Province urging people to be “Bear Aware” as fall approaches

The Government of Saskatchewan is urging people to be “bear aware” as the summer winds down.

At this time of year, many bears have already started fattening up for hibernation, which makes them more attracted to possible food sources.

Provincial Wildlife Biologist Matthew Tokaruk says in their hunt for food, bears tend to not be as aware of their surroundings, so it’s important to practice good bear safety when outdoors.

“Traveling in groups, talking, carrying bear spray, and just really following those key things,” said Tokaruk. “And if you encounter a bear, give it it’s distance and usually it’ll just wander off, or if does hang around, then you can back off and leave the area, and that’s usually where it stops right there.”

Tokaruk says only in rare occurrences will you need to use bear spray, as black bears are usually pretty timid around humans.

He adds it can become a problem when bears associate humans with food, which is why it’s illegal to feed a bear, wolf, cougar, or coyote in Saskatchewan.

“If a bear starts to associate people with a food source, whether it’s wrappers or garbage, that animal starts to become habituated,” said Tokaruk. “They just lose that fear of humans, we become something, or somewhere, where ‘hey, if we wander too close, maybe there’ll be a snack for us’, instead of turning around and running the other way. That’s when we end up with nuisance bears, or problem bears.”

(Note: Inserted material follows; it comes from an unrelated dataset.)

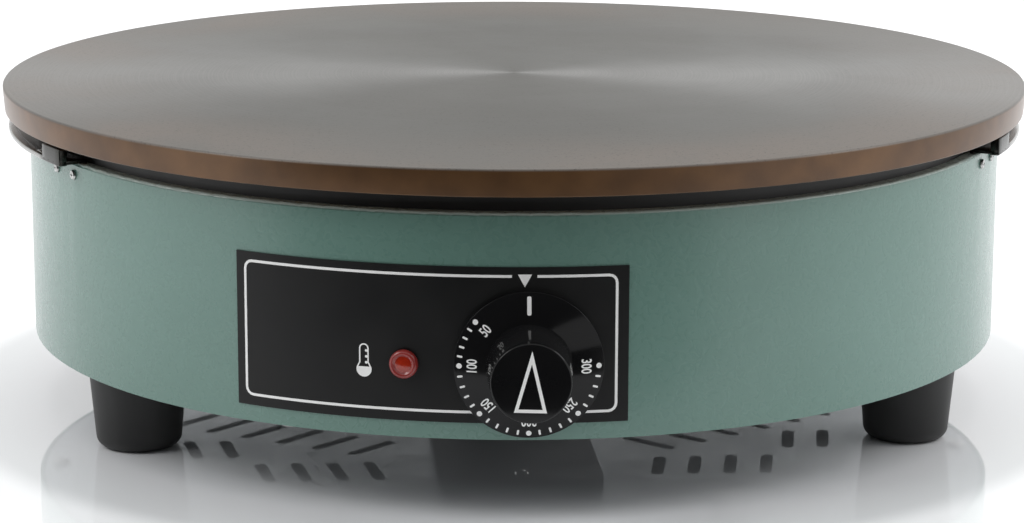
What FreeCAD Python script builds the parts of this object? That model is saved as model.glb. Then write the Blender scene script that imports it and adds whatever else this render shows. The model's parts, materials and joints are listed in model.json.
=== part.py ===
import FreeCAD, Part
import math
import os
import re

import Sketcher
from FreeCAD import Placement, Rotation, Vector

# Electric crepe maker: a round cast griddle over an enamelled steel drum on three feet, with
# a thermostat knob and a pilot lamp on a thin label at the front and a grip at each side.
# Millimetres, +Z up. The origin is on the drum's axis, on the surface that the feet stand on.
# The front is -Y. An azimuth is in degrees from the front, positive towards +X.

# Driving sizes, grouped by the piece that they belong to.
SIZES = {
    # griddle plate, with a thicker core that reaches down inside the drum
    "plate_diameter": 400,
    "plate_rim": 9.8,
    "rim_taper": 0.7,
    "rim_round": 0.8,
    "core_inset": 28,
    "core_drop": 4.2,
    "plate_gap": 7.4,
    # drum: rolled sheet with a flange turned in at each end
    "plate_overhang": 10,
    "drum_height": 79.5,
    "drum_wall": 1.5,
    "top_flange": 8.5,
    "bottom_flange": 12.5,
    "drum_round": 1.1,
    # base plate and its vent slots
    "base_sheet": 1.2,
    "base_clearance": 0.3,
    "slot_width": 5,
    "slot_length": 26,
    "slot_tilt": 45,
    "slot_lean": 10,
    "slots_in_row": 6,
    "row_start": 57,
    "row_pitch": 14.5,
    "back_row_offset": 12,
    "back_row_climb": 9.3,
    "front_row_offset": 21,
    "front_row_shift": 35,
    "shifted_slots": 2,
    # feet
    "foot_height": 30,
    "foot_top_diameter": 36.6,
    "foot_bottom_diameter": 31.4,
    "foot_round": 4.5,
    "foot_inset": 22.5,
    "foot_azimuth": 58.5,
    "foot_well_diameter": 14,
    "foot_well_depth": 18,
    # label and controls
    "label_thickness": 0.4,
    "label_glue": 0.05,
    "label_start": -34.9,
    "label_end": 7.5,
    "label_bottom": 6,
    "label_height": 55,
    "label_window": 38,
    "knob_azimuth": -2.9,
    "knob_height": 27.2,
    "knob_gap": 1,
    "knob_depth": 26.5,
    "skirt_diameter": 51.4,
    "skirt_edge": 1.6,
    "skirt_rise": 4.2,
    "boss_diameter": 30,
    "boss_front_diameter": 27.6,
    "boss_round": 0.8,
    "knob_wall": 3.5,
    "knob_recess": 1.4,
    "recess_diameter": 40,
    "hub_diameter": 10,
    "spindle_diameter": 6,
    "spindle_fit": 0.05,
    "spindle_grip": 15,
    "spindle_inside": 12,
    "lamp_azimuth": -15.84,
    "lamp_height": 26.2,
    "lamp_flange_diameter": 10,
    "lamp_flange": 1,
    "lamp_dome_diameter": 6.8,
    "lamp_dome": 2,
    "lamp_round": 1.5,
    "lamp_body_diameter": 8.6,
    "lamp_body_length": 20,
    "lamp_nut_diameter": 14,
    "lamp_nut": 2.5,
    # thermostat
    "thermostat_width": 40,
    "thermostat_tall": 40,
    "thermostat_depth": 28,
    "thermostat_standoff": 4.5,
    "thermostat_neck_diameter": 9.6,
    "thermostat_screw_spacing": 28,
    "thermostat_boss_diameter": 8,
    "boss_gap": 1.2,
    # heating elements under the plate, and the bars that press them up
    "element_diameter": 8.5,
    "outer_ring": 140,
    "inner_ring": 80,
    "leg_azimuth": 45,
    "leg_spacing": 26,
    "leg_bend": 12,
    "leg_reach": 5,
    "pin_diameter": 4,
    "pin_reach": 14,
    "link_width": 10,
    "link_sheet": 1,
    "bar_width": 14,
    "bar_sheet": 3,
    "bar_overhang": 10,
    "bar_ring": 110,
    # pan, insulation and the black ring in the gap
    "pan_inset": 11.5,
    "pan_sheet": 1,
    "pan_depth": 29.5,
    "pan_lip": 6.7,
    "insulation_thickness": 14,
    "ring_inset": 4.6,
    "ring_sheet": 1.4,
    "ring_gap": 1,
    "bush_diameter": 13,
    "bush_flange_diameter": 17,
    "bush_flange": 2,
    # pillars that carry the plate
    "pillar_ring": 110,
    "pillar_azimuth": 45,
    "pillar_diameter": 16,
    "pillar_bolt_diameter": 8,
    "thread_grip": 8,
    # temperature sensor
    "bulb_diameter": 6,
    "bulb_length": 70,
    "bulb_ring": 110,
    "bulb_azimuth": -90,
    "capillary_diameter": 1.8,
    "capillary_lead": 12.6,
    "capillary_bend": 7.2,
    "capillary_hole": 5.4,
    "clip_width": 10,
    "clip_sheet": 1,
    "clip_reach": 12,
    "clip_screw_offset": 8.5,
    # grips
    "grip_reach": 8,
    "grip_depth": 3.4,
    "grip_bar": 1.8,
    "grip_drop": 0.2,
    "grip_web": 0.8,
    "grip_half_angle": 29,
    "grip_end_angle": 4.6,
    "grip_end_height": 6,
    "grip_end_depth": 3.4,
    "grip_leg_angle": 7.8,
    "grip_leg_sheet": 1.6,
    "grip_leg_length": 11,
    "grip_seat": 0.2,
    "grip_screw_diameter": 2,
    "grip_screw_drop": 4.6,
    "grip_screw_first": 1.4,
    "grip_screw_pitch": 4.8,
    # supply entry at the rear
    "gland_azimuth": 165,
    "gland_height": 18,
    "gland_thread_diameter": 15.8,
    "gland_flats": 24,
    "gland_flange": 5,
    "gland_dome_diameter": 19,
    "gland_dome": 11,
    "gland_bore_diameter": 8.4,
    "gland_nut": 4,
    "gland_inside": 12,
    "block_inset": 38.5,
    "block_length": 44,
    "block_depth": 18,
    "block_tall": 16,
    "pole_pitch": 8,
    "earth_azimuth": 200,
    "earth_inset": 48.5,
    "wire_diameter": 2.6,
    "wire_lead": 23.4,
    "wire_bend": 40,
    "wire_dip": 15.6,
    "heater_shift": 35,
    "return_azimuth": 70,
    "lamp_supply_lead": 31.2,
    "lamp_return_lead": 52,
    # cover under the base plate
    "cover_width": 64,
    "cover_length": 110,
    "cover_depth": 4,
    "cover_shift": 3,
    "cover_round": 5,
    # fastener sizes
    "small_screw_diameter": 3,
    "screw_diameter": 4,
    "large_screw_diameter": 5,
    "stud_diameter": 6,
    "head_factor": 1.86,
    "head_height_factor": 0.55,
    "nut_height_factor": 0.8,
    "nut_flats_factor": 1.65,
    "washer_thickness": 1,
    "washer_diameter": 12,
    "fit": 0.05,
    "hole_clearance": 0.3,
    "seat": 0.1,
}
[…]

He says when bears become too habituated, they usually have to be destroyed, so it’s important to keep your food sealed and clean up after yourself.

He adds it’s important to keep in mind that bears can essentially be found anywhere in the province.

“A lot of Saskatchewan is bear country now, so just be aware that bears are around,” said Tokaruk. “And if you just want information on bears, you can check out and have a look there. There’s a few good writeups on keeping your yards and cabins safe, and just how to behave in bear country, and how to coexist with these animals peacefully.”